24A. Transactions whereby fixed property is or company shares are exchanged for shares

 

(1) If, under any transaction entered into before 1 October 2001 for the disposal by any person (hereinafter referred to as the trader) of any trading stock consisting of fixed property or any shares in any company, the consideration received by or accrued to the trader for such trading stock in effect consists of or includes—
(a) shares in a public company; or
(b) company shares quoted by a recognized stock exchange at the time of such transaction or within six months thereafter; or
(c) shares in any other company, if such shares are, under a scheme for the consolidation or merger of the interests of two or more persons, issued or transferred to the trader

the value of the shares which constitute or are included in such consideration shall, if the trader and the Commissioner agree thereto, be excluded from the trader's income for the year of assessment during which such consideration is received by or accrues to him.

[Section 24A(1) substituted by section 35 of the Second Revenue Laws Amendment Act, 2001 (Act No. 60 of 2001)];

 

(2)        For the purposes of this Act

(a) the shares which constitute or are included in the said consideration and any capitalization shares issued in respect of such shares (which shares and capitalization shares are hereinafter referred to as new trading stock) shall be deemed to be trading stock of the trader; and
(b) the cost price to the trader of the shares which constitute or are included in the said consideration shall be deemed to be the cost to him of the trading stock referred to in subsection (1) or, if such last-mentioned trading stock was held by him and had not been disposed of by him at the beginning of the year of assessment, the amount taken into account under section 22(2) as the value thereof, less an amount which bears to the said cost or the amount so taken into account, as the case may be, the same ratio as the value of such portion (if any) of the said consideration as does not consist of the said shares bears to the total value of the said consideration (including the said shares).

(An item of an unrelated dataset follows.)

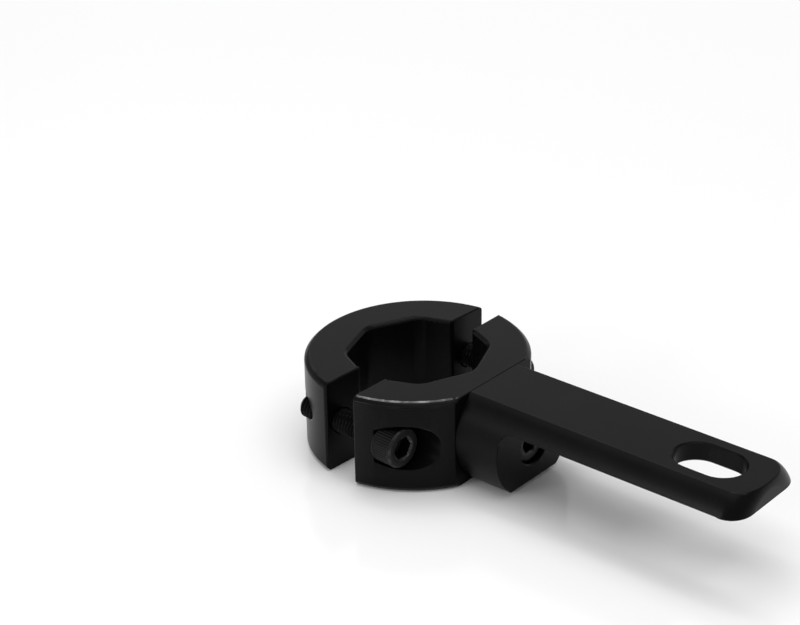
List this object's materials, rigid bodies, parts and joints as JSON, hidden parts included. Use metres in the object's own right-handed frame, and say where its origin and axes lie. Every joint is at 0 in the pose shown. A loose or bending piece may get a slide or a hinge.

[Section 24A(2) substituted by section 24 of the Income Tax Act, 1974 (Act No. 85 of 1974)]

 

(3) Any amount (including the value of any benefit or advantage) which is received by or accrues to the trader from the disposal of new trading stock (or a portion thereof) shall be included in the trader's income, whether such amount is derived in carrying on any trade or otherwise or is derived from a source within or outside the Republic: Provided that the provisions of this subsection shall not be construed so as to prevent the provisions of subsection (1) being applied in respect of such amount.

[Proviso to section 24A(3) inserted by section 15(1) of the Income Tax Act, 1987 (Act No. 85 of 1987)]

 

(4) If on or after the date of promulgation of the Income Tax Act, 1971, the trader disposes of or ceases to be the owner of new trading stock for any reason other than his death or insolvency or, in the case of a company, the winding-up or liquidation thereof and no consideration accrues to him in respect of such new trading stock or a consideration accrues to him in respect of such new trading stock which in whole or part is not measurable in terms of money (the part of the consideration which is so measurable being less in value than the market value of such new trading stock at the date on which it was disposed of or on which the trader ceased to be the owner thereof), he shall for the purposes of this Act be deemed to have disposed of such new trading stock for a consideration equal to the market value thereof at the date on which it was disposed of or on which the trader ceased to be the owner thereof) or the market value thereof on the date of the transaction referred to in subsection (1), whichever value is the lower, reduced by the amount (if any) included in the trader's income under subsection (3) in respect of the disposal, and such value, as so reduced, shall be included in his income: Provided that the foregoing provisions of this subsection shall not apply where the trader disposes of or ceases to be the owner of new trading stock by reason of the carrying out of any scheme referred to in section 22A and the trader is a transferor company as contemplated in that section.

 

(5) Where the trader has until his death or the prior sequestration of his estate or, in the case of a company, the commencement of the winding-up or liquidation thereof, continued to hold new trading stock, the trader shall for the purposes of this Act be deemed to have disposed of such new trading stock on the day preceding the date of his death or the sequestration of his estate (whichever first occurs) or, in the case of a company the date on which the winding-up or liquidation thereof commenced, for a consideration equal to the market value on the said day of such new trading stock or the market value thereof on the date of the transaction referred to in subsection (1), whichever value is the lower, and such value shall be included in his income for the period of assessment within which the said day falls.

 

(6)        For the purposes of this section—

(a) "fixed property" means property as defined in section 1 of the Transfer Duty Act, 1949 (Act No. 40 of 1949); and
(b) a company which has not yet been recognized under the provisions of this Act as a public company, may at the request of the taxpayer, be deemed to be a public company, if the Commissioner is satisfied that such company will be so recognized.